Certaines entreprises cherchent à motiver leurs employés en offrant des primes ou d’autres types d’incitations. Cependant, le problème réside dans la manière dont ces incitations sont mises en place. Par exemple, fixer un objectif de 100 000 dollars de bénéfices au lieu d’une augmentation progressive des ventes de 2 à 5 % crée une pression écrasante, caractéristique de la productivité toxique. Un employé sous une telle contrainte ressentira du stress et pourrait finir par quitter son emploi à cause de l’impact négatif sur sa santé mentale et émotionnelle. Il est donc crucial que ces objectifs soient définis en concertation avec les employés.

Work Smart, Not Hard

Selon le psychothérapeute et consultant auprès de l’International Medical Corps et de Médecins Sans Frontières, Dr Mario Abboud, la productivité, en soi, est une notion positive. Cependant, lorsque la volonté de performance devient excessive, elle entraîne un épuisement qui peut aboutir au burn-out.

Une fois atteint ce stade, l’individu subit un impact direct sur ses relations avec son entourage, sa famille, son partenaire et même sur son bien-être physique. Il est donc primordial d’instaurer un équilibre entre travail, corps et esprit, et de ne pas céder à la tentation du surmenage pour prouver sa valeur à son entourage ou à son employeur. Paradoxalement, cette quête excessive de reconnaissance reflète souvent un vide intérieur que l’individu tente de combler.

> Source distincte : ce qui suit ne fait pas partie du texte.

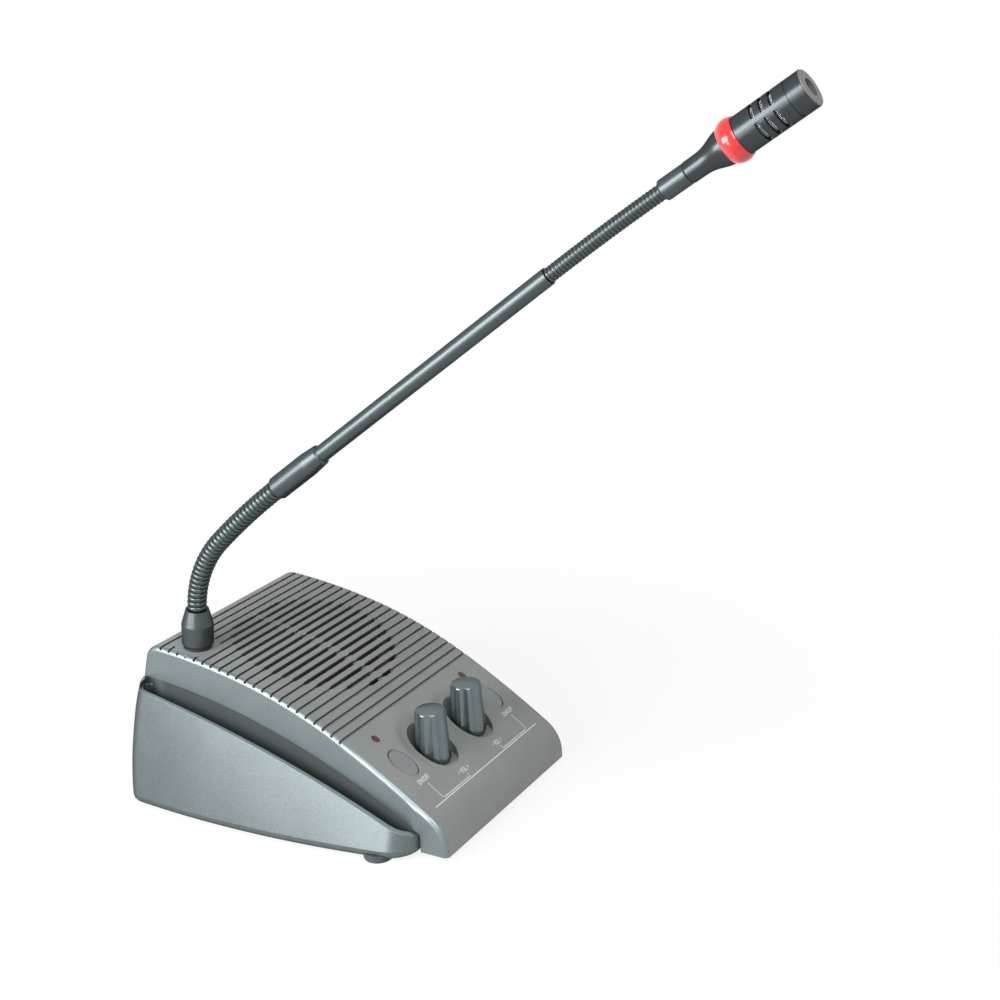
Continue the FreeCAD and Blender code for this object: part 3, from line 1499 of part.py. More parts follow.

Il est vrai que certaines périodes de travail intense sont inévitables et peuvent être supportables si elles restent temporaires. Cependant, une consommation excessive d’énergie mentale et physique au travail risque de réduire les ressources nécessaires pour d’autres aspects de la vie.

Avec le temps, un comportement de surproductivité chronique conduit à des regrets : l’individu réalise qu’il a perdu des amis, négligé sa famille ou raté des moments précieux avec ses enfants. C’est pourquoi il est essentiel de répartir son énergie intelligemment et de privilégier une approche équilibrée. L’objectif ne devrait pas être de travailler plus, mais de travailler mieux.